Prima delle riforme, l’attività libera professionale era concessa solo a circa 150.000 persone. Ora il settore privato assorbe mezzo milione di lavoratori, e altrettanti impiegati nelle cooperative. “Un milione di persone, un quinto della forza lavoro, avviate a un’economia di mercato”, secondo Lopez Levy.
Tuttavia, le riforme di Raúl sono di portata limitata. Le opportunità nel privato si riducono a un’esigua lista di 201 posizioni. Un avvocato può lavorare solo per il governo. “Ci sono ostacoli enormi alla libera imprenditoria”, afferma Ted Henken, coautore del recente Entrepreneurial Cuba. “Quello che non si è detto è che circa 400.000 Cubani hanno restituito la licenza di lavoro nel privato, causa fallimento”.
Nel frattempo, la debole economia cubana rallenta, un tasso di crescita del Pil intorno all’1%. “Ogni anno oltre 50.000 Cubani emigrano negli Usa, e la popolazione è in diminuzione anche per via delle nascite zero” aggiunge Henken. Henken auspica un’accelerazione del processo di cambiamento, secondo altri i mutamenti troppo repentini porterebbero instabilità.
Gary Clyde Hufbauer e Barbara Kotschwar, autori del recente libro Economic Normalization with Cuba, mettono in guardia contro il modello russo, in cui veloci trasformazioni hanno dato vita alla corruzione favorendo le oligarchie, e indicano il Vietnam e la Cina, esempi di transizione graduale all’economia di mercato.
Il ristabilirsi delle relazioni fra i due Paesi ha suscitato critiche al Congresso tra le fila repubblicane. “La Casa Bianca ha fatto grandi concessioni senza ottenere granché” sostiene il senatore repubblicano della Florida Marco Rubio, americano di origine cubana e possibile candidato alla presidenza Usa. Lamentando la mancanza d’impegni precisi su libertà di espressione, elezioni, accesso a Internet e democrazia, Rubio è convinto che “la mutata strategia si basi sull’illusione – anzi sulla menzogna – che scambi commerciali più intensi e maggiore disponibilità di denaro e merci si tradurranno in libertà per i Cubani”.
Molti considerano la mossa di Obama una coraggiosa manovra di fine partita, non a caso intrapresa a due anni dalla fine del suo mandato. “Ora che non ha bisogno di rendere conto ai propri elettori, porta avanti ciò in cui crede e ha sempre voluto fare”, asserisce Henken.
La riapertura delle relazioni commerciali potrebbe essere vincente per entrambe le parti.

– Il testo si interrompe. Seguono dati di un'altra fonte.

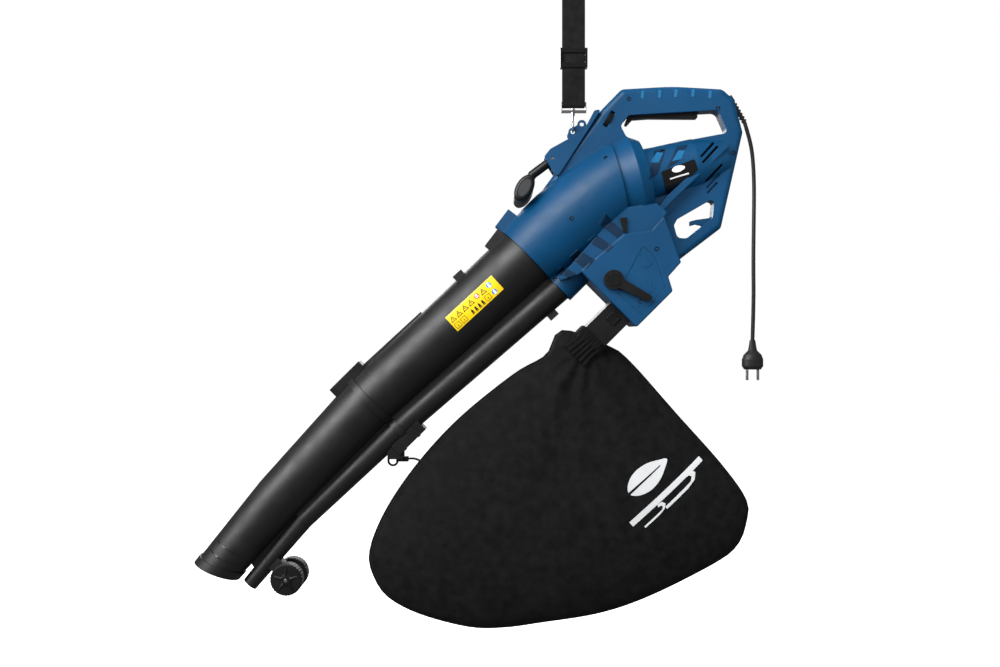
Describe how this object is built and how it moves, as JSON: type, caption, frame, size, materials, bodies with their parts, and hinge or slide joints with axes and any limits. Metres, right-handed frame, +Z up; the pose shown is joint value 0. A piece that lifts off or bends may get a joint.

Per gli Usa, secondo Kotschwar “un vantaggio sarà il venir meno dell’ostacolo alle relazioni con i paesi del continente americano”. La politica Usa nei confronti di Cuba ha sempre suscitato le critiche di molti governi della regione. Ora Obama può ottenere maggiore cooperazione sul narcotraffico, l’immigrazione e la lotta al terrorismo. Per Cuba, l’accordo rappresenta una speranza per l’economia, specie adesso che il Venezuela risente del crollo nei prezzi del petrolio.
Nel suo blog da L’Avana pubblicato sull’Huffington Post la giornalista cubana indipendente Miriam Leiva scrive: “Raúl ha un disperato bisogno di riallacciare le relazioni con gli Usa. Il regime affronta una crisi economica da 25 anni, che peggiorerebbe senza l’appoggio finanziario del Venezuela”
Secondo Leiva “gli effetti di queste decisioni storiche dei due Presidenti dipenderanno da come saranno implementate, e dalle libertà che il governo cubano sarà pronto a concedere. È certo che, una volta aperto, il vaso di Pandora non si chiude più”.
La coraggiosa manovra americana rappresenta una speranza per l’economia di Cuba.